Tuckerman Babcock | |
Office: | Chief of Staff to the Governor of Alaska |
Governor: | Mike Dunleavy |
Term Start: | December 3, 2018 |
Term End: | July 31, 2019 |
Predecessor: | Scott Kendall |
Successor: | Ben Stevens |
Office1: | Chair of the Alaska Republican Party |
Term Start1: | April 30, 2016 |
Term End1: | November 8, 2018 |
Predecessor1: | Peter Goldberg |
Successor1: | Glenn Clary |
Birth Date1: | 24 October 1960 |
Party: | Republican |
Spouse: | Kimberly Waychoff (div. 2005) Kristie Babcock |
Children: | 8 |
Relatives: | Lyda Green (mother-in-law) |
Education: | Wesleyan University (BA) College of William and Mary |
Tuckerman Babcock (October 24, 1960)[1] is a political strategist who served as chairman of the Alaska Republican Party from 2016 to 2018.[2]
Babcock has been living in Alaska since 1966.[3] In 1983 he received a Bachelor of Arts degree in Government from Wesleyan University. In 1986, he attended the College of William and Mary.[4]
As executive director of the Governor's Reapportionment Board, Babcock oversaw the redistricting of the Alaska legislature during the 1991-1992 cycle. He then worked as special assistant of constituent relations and director of Boards and Commissions for Governor Wally Hickel.[5] Babcock was a Commissioner at the Alaska Oil and Gas Conservation Commission between 1993 and 1996.[6]
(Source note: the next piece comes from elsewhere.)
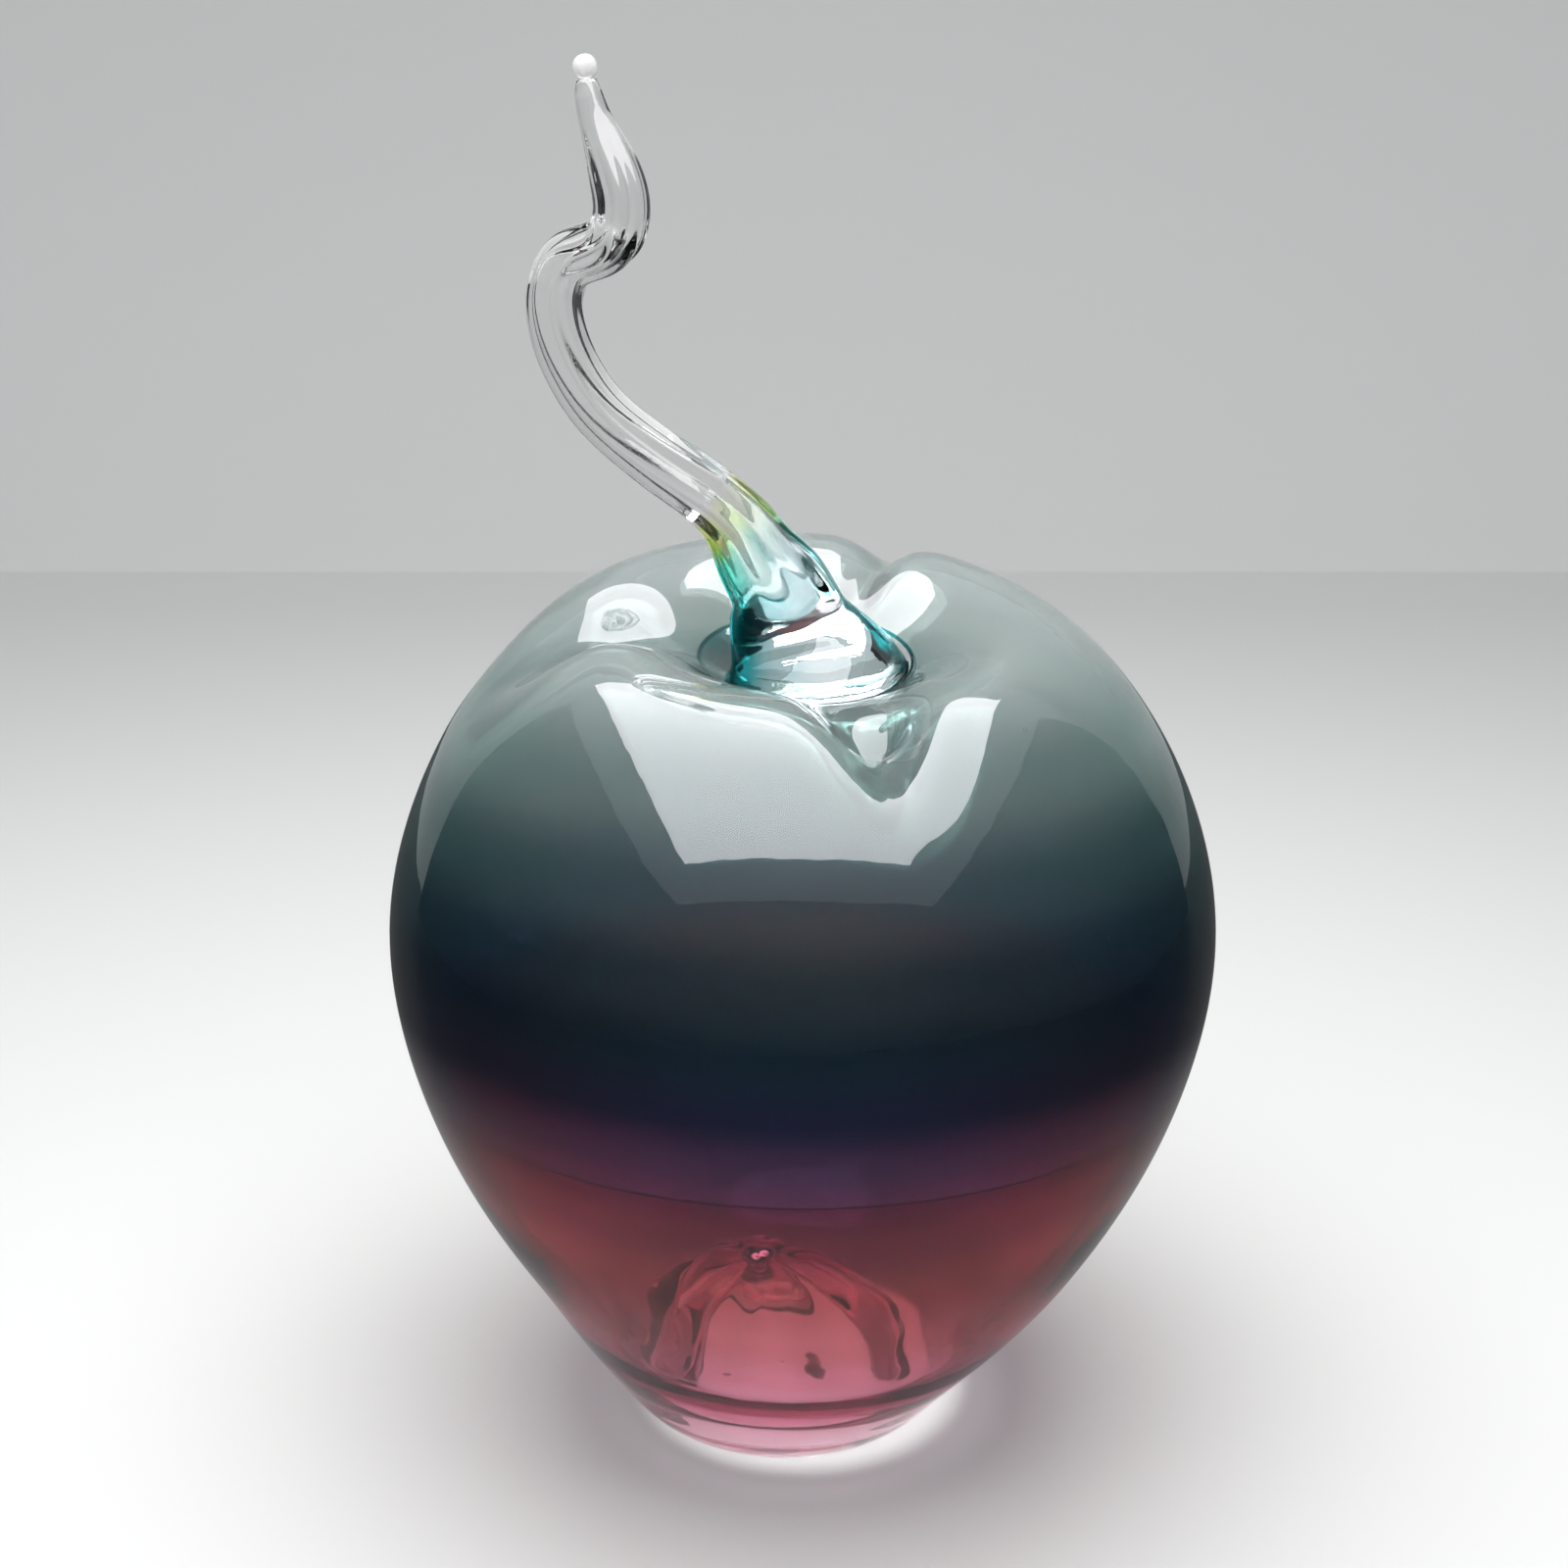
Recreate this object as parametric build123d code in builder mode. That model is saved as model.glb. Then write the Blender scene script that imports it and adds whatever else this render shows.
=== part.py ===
from build123d import *
from math import cos, exp, radians, sin
import os

os.makedirs("parts", exist_ok=True)

# Art glass apple, blown hollow, with a stem of solid glass. Millimetres, degrees and plain shares.
# The apple stands on z = 0, its widest round is centred on the Z axis, and its front looks along -Y.

# Body: the blown outer form
belly_radius = 45.0
belly_height = 59.5
rim_radius = 22.6
rim_height = 93.6
dimple_depth = 7.4
dimple_floor_radius = 4.0
rim_back_lift = 3.4
rim_side_lift = -0.8
top_shift = 0.6
tilt_reach = 43.2
tilt_full = 7.6
tilt_calm = 0.75

# Foot: the thick ring that the apple rests on, and the punt pushed up inside it
foot_radius = 14.4
foot_grind = 0.9
foot_shift = -1.9
foot_shift_height = 22.0
punt_radius = 13.2
punt_height = 12.2
punt_lean = -3.1

# Walls
casing_wall = 1.6
overlay_wall = 0.9
punt_wall = 2.8
foot_glass = 5.4
floor_radius = 16.6
colour_parting_height = 46.0

# Folds that tools pressed into the top while the glass was soft
dent_angle = 286
dent_depth = 7.2
dent_tip_spread = 5.0
dent_rim_spread = 13.0
dent_reach = 18.5
dent_full = -2.8
notch_angle = 68
notch_depth = 2.6
notch_tip_spread = 7.0
notch_rim_spread = 8.0
notch_reach = 15.2
notch_full = 0.0
crook_angle = 184
crook_depth = 4.2
crook_tip_spread = 14.0
crook_rim_spread = 15.0
crook_reach = 21.9
crook_full = 3.0
fold_fade_share = 0.1
fold_end_share = 0.62
fold_gather = 1.14

# Creases of the punt's dome, inside
crease_count = 5
crease_depth = 0.6

# Stem: a bit of clear glass dropped on the dimple, pulled out, curled and cut off
stem_rise = 60.0
stem_reach = 25.5
stem_curl = 2.6
stem_radius = 2.8
stem_root_x = 0.3
stem_root_lift = 2.0
root_radius = 10.4
root_sink = 3.2
collar_wall = 1.5
collar_lip = 0.3
tip_radius = 1.25
tip_seat = 0.25

# Seal: the wad of glass that closes the blowing hole at the punt's crown
seal_radius = 1.5
seal_bead_radius = 2.2
seal_bead_lift = 1.1
seal_button_radius = 2.2
seal_button_drop = 1.0

# Rings of points that the skins run through, and where each skin closes on itself: at three places,
# so that no two closing lines lie on each other
rings_per_skin = 48
points_per_ring = 48
outer_seam = 186
inside_seam = 6
hollow_seam = 96

# Half section of the side, from the foot to the belly: shares of the way out, and of the belly's height
side_shares = [
    (0.052, -0.006), (0.098, 0.015), (0.193, 0.071), (0.353, 0.178), (0.562, 0.334), (0.794, 0.548), (0.948, 0.770),
]

# Half section of the shoulder and of the dimple: shares of the way in, and of the rise or the depth
shoulder_shares = [(0.866, 0.402), (0.607, 0.713), (0.3125, 0.912)]
dimple_shares = [(0.634, 0.297), (0.344, 0.784)]

# The casing's thickness from the foot's side to the dimple's floor, as shares of casing_wall
wall_shares = [1.6, 1.3, 1.1, 1.0, 1.0, 1.0, 1.0, 1.0, 1.0, 1.1, 1.2, 1.3]

# The punt's dome from its mouth to its crown: shares of its radius and of its height
dome_shares = [(1.09, -0.08), (1.0, 0.0), (0.91, 0.2), (0.76, 0.54), (0.5, 0.83), (0.32, 0.96), (0.197, 1.0)]

# Line of the stem from its root to its neck: sideways, forwards, up, and its radius.
# Sideways is a share of stem_reach, forwards of stem_curl, up of stem_rise, and the radius is one of the root's
# radius in the first list and of the stem's in the second.
root_line_shares = [
    (0.000, 0.0, 0.000, 1.00), (0.020, 0.0, 0.040, 0.78), (0.067, 0.0, 0.083, 0.625),
    (0.110, 0.0, 0.133, 0.52), (0.192, 0.0, 0.182, 0.43), (0.271, 0.0, 0.237, 0.35),
]
rod_line_shares = [
    (0.396, 0.0, 0.290, 1.16), (0.545, 0.0, 0.337, 1.11), (0.694, -0.08, 0.385, 1.05),
    (0.839, -0.15, 0.443, 1.01), (0.933, -0.30, 0.505, 1.00), (0.998, -0.54, 0.582, 1.00),
    (1.000, -0.73, 0.640, 1.00), (0.945, -0.46, 0.687, 0.99), (0.847, 0.23, 0.708, 0.98),
    (0.751, 0.92, 0.733, 0.98), (0.722, 1.00, 0.777, 0.96), (0.741, 0.69, 0.827, 0.93),
    (0.780, 0.38, 0.875, 0.79), (0.825, 0.15, 0.925, 0.59), (0.850, 0.0, 0.977, 0.39), (0.852, 0.0, 0.986, 0.33),
]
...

Together with Co-Chairman Frank Murkowski, Babcock managed the Dole presidential campaign in 1996. He was also part of the State Leadership Team for the presidential campaign of Steve Forbes in 1996 and 2000. In 1997, he worked in the staff of his later mother-in-law, State Senator Lyda Green[7] and advised Sarah Palin in all of her campaigns between 1996 and 2008. However, the relationship between them stalled after Palin became a national public figure.[8] Twenty minutes after Governor Dunleavy took office, Babcock fired enured elections attorney Libby Bakalar. The Alaska American Civil Liberties Union sued for unlawful firing of employees. Babcock left his position without prior notice in 2019.[9] In 2022, federal Judge John Sedgwick found in favor of the terminated employees, though he ruled that Babcock could not be held personally liable for damages in the action.[10] Between 1999 -2009, Babcock was the Manager of Government and Strategic Affairs at the Matanuska Electric Association (MEA),[11] [12] and later was its Director of Human Resources[13] as well as Assistant Manager.[14] The MEA board of directors ordered General Manager Wayne Carmody to fire Babcock "without cause."[14] His tenure had been marked by substantially increased litigation costs, anti-union issues and discomfiture amongst employees.[14]
Babcock has served as precinct officer and district chairman of Alaska Republican Party. He also was state vice chairman and also briefly served as the party's chairman in the year 2000. In 2016, he again ran for this office. During the Alaska Republican Party convention in Fairbanks April 28–30, 2016, Babcock ran against Fairbanks trial attorney Ann Brown to succeed Peter Goldberg.[15] [16] Babcock won the election and also became a delegate for the 2016 Republican National Convention in Cleveland in the summer of 2016.
In the situation concerning three state Representatives who ran on the Republican ticket but afterwards joined in a centrist coalition with Alaska Democrats, thereby creating a bipartisan majority in the State House, he sent a critical open letter to the three lawmakers.[17] He also supported an attempt of the Alaska GOP to block those three Representatives from running again in the primaries of the Republican party.[18]
Regarding the decision of Senator Murkowski and Senator Dan Sullivan of Alaska to vote against the abolition of the Affordable Health Care Act (ACA) and its replacement by the GOP substitute, the American Health Care Act of 2017, Babcock stated that he was dismayed.[19] He reminded Murkowski and Sullivan in a letter, that the American people were promised by Republicans, on non-negotiable terms, that the ACA would be repealed.[20]
Babcock was divorced from Kimberly Waychoff in 2005. He later married Kristie Babcock, the daughter of former Alaska State Senate President Lyda Green. Kristi owns a State Farm Insurance agency in Kenai. He has eight children and became a full-time parent after he was fired from MEA. The family lives on the Kenai Peninsula.